_What is required:_ Output the data below in full, byte for byte. Nothing may differ.

::::::

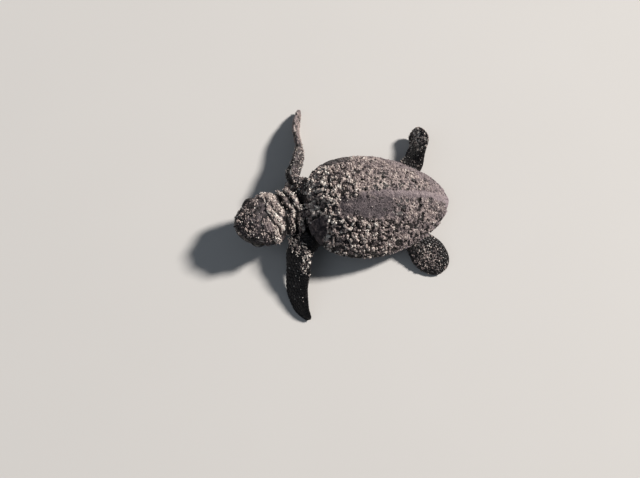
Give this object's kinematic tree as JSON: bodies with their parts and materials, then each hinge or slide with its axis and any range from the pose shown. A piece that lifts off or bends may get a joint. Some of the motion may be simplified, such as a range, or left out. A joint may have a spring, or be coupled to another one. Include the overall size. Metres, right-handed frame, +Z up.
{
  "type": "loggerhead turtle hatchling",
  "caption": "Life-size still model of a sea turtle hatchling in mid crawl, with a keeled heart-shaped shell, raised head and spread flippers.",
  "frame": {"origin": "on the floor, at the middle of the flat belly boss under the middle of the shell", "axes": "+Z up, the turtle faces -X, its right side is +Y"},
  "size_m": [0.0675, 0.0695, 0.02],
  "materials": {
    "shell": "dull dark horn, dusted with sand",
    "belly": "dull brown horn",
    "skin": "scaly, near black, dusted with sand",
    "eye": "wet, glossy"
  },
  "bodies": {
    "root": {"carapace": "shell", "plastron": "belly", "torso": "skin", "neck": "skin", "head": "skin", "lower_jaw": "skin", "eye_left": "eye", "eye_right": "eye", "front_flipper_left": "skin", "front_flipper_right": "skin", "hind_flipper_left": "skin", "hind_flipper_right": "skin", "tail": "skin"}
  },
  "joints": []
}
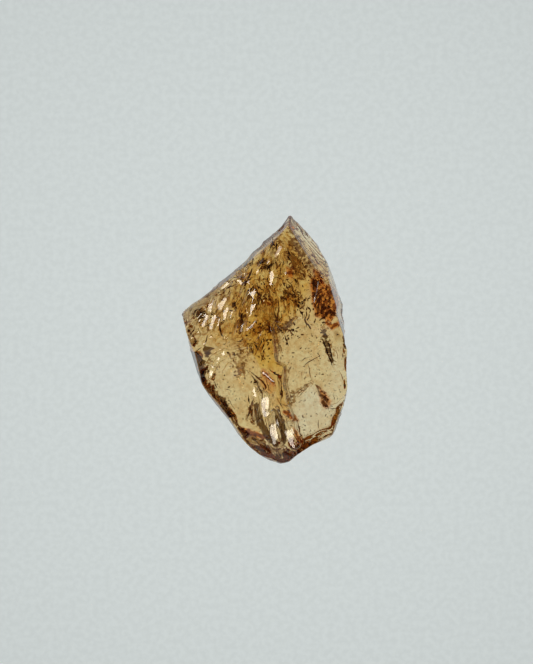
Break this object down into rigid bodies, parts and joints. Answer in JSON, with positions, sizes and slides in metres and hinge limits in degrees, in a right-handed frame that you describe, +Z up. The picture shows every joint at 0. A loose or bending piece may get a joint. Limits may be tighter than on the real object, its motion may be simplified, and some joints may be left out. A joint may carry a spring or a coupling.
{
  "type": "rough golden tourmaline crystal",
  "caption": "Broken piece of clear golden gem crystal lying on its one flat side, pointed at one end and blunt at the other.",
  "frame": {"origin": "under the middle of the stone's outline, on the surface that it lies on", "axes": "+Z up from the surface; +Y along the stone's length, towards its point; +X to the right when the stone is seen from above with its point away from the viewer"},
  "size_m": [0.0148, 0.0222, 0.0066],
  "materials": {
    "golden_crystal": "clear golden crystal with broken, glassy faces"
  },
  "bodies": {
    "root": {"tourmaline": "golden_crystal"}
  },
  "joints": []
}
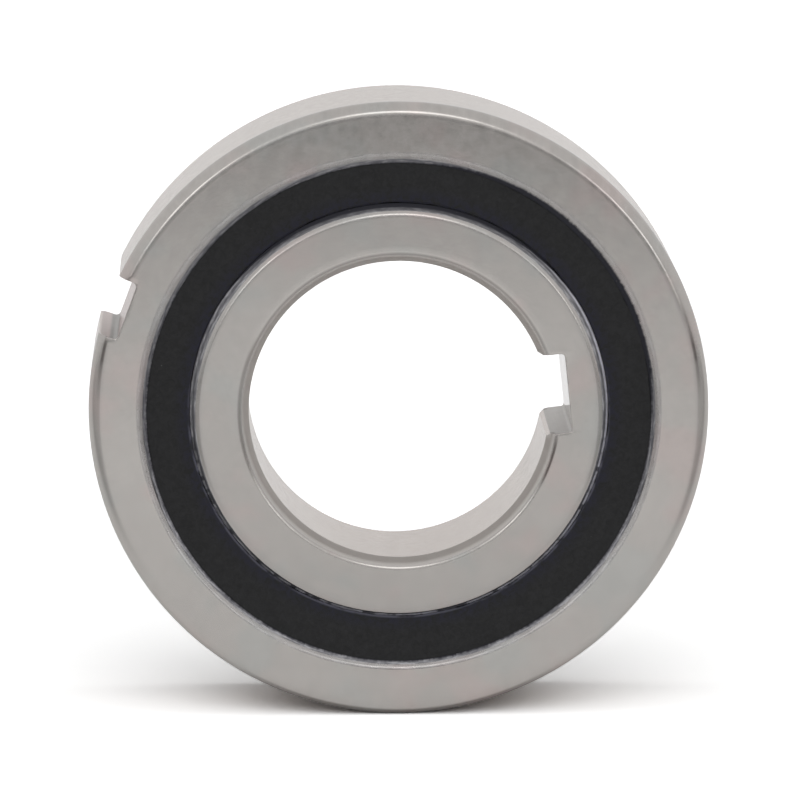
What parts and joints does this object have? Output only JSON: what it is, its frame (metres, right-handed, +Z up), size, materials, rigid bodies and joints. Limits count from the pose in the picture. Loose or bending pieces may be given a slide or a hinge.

::::::

_Response below:_
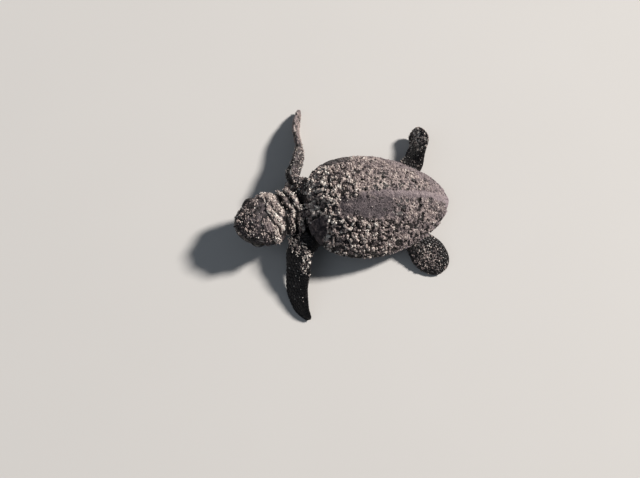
Give this object's kinematic tree as JSON: bodies with their parts and materials, then each hinge or slide with its axis and any range from the pose shown. A piece that lifts off or bends may get a joint. Some of the motion may be simplified, such as a range, or left out. A joint may have a spring, or be coupled to another one. Include the overall size. Metres, right-handed frame, +Z up.
{
  "type": "loggerhead turtle hatchling",
  "caption": "Life-size still model of a sea turtle hatchling in mid crawl, with a keeled heart-shaped shell, raised head and spread flippers.",
  "frame": {"origin": "on the floor, at the middle of the flat belly boss under the middle of the shell", "axes": "+Z up, the turtle faces -X, its right side is +Y"},
  "size_m": [0.0675, 0.0695, 0.02],
  "materials": {
    "shell": "dull dark horn, dusted with sand",
    "belly": "dull brown horn",
    "skin": "scaly, near black, dusted with sand",
    "eye": "wet, glossy"
  },
  "bodies": {
    "root": {"carapace": "shell", "plastron": "belly", "torso": "skin", "neck": "skin", "head": "skin", "lower_jaw": "skin", "eye_left": "eye", "eye_right": "eye", "front_flipper_left": "skin", "front_flipper_right": "skin", "hind_flipper_left": "skin", "hind_flipper_right": "skin", "tail": "skin"}
  },
  "joints": []
}
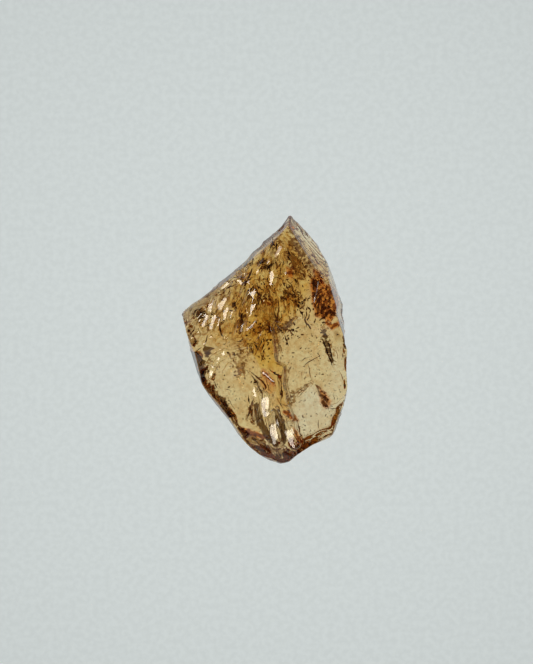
Break this object down into rigid bodies, parts and joints. Answer in JSON, with positions, sizes and slides in metres and hinge limits in degrees, in a right-handed frame that you describe, +Z up. The picture shows every joint at 0. A loose or bending piece may get a joint. Limits may be tighter than on the real object, its motion may be simplified, and some joints may be left out. A joint may carry a spring or a coupling.
{
  "type": "rough golden tourmaline crystal",
  "caption": "Broken piece of clear golden gem crystal lying on its one flat side, pointed at one end and blunt at the other.",
  "frame": {"origin": "under the middle of the stone's outline, on the surface that it lies on", "axes": "+Z up from the surface; +Y along the stone's length, towards its point; +X to the right when the stone is seen from above with its point away from the viewer"},
  "size_m": [0.0148, 0.0222, 0.0066],
  "materials": {
    "golden_crystal": "clear golden crystal with broken, glassy faces"
  },
  "bodies": {
    "root": {"tourmaline": "golden_crystal"}
  },
  "joints": []
}
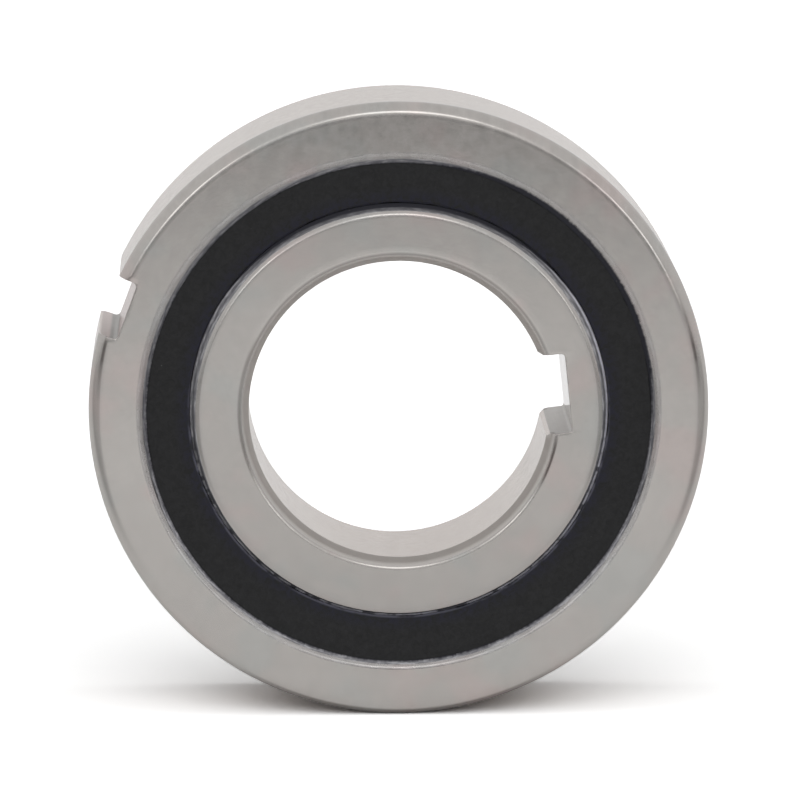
What parts and joints does this object have? Output only JSON: what it is, its frame (metres, right-handed, +Z up), size, materials, rigid bodies and joints. Limits count from the pose in the picture. Loose or bending pieces may be given a slide or a hinge.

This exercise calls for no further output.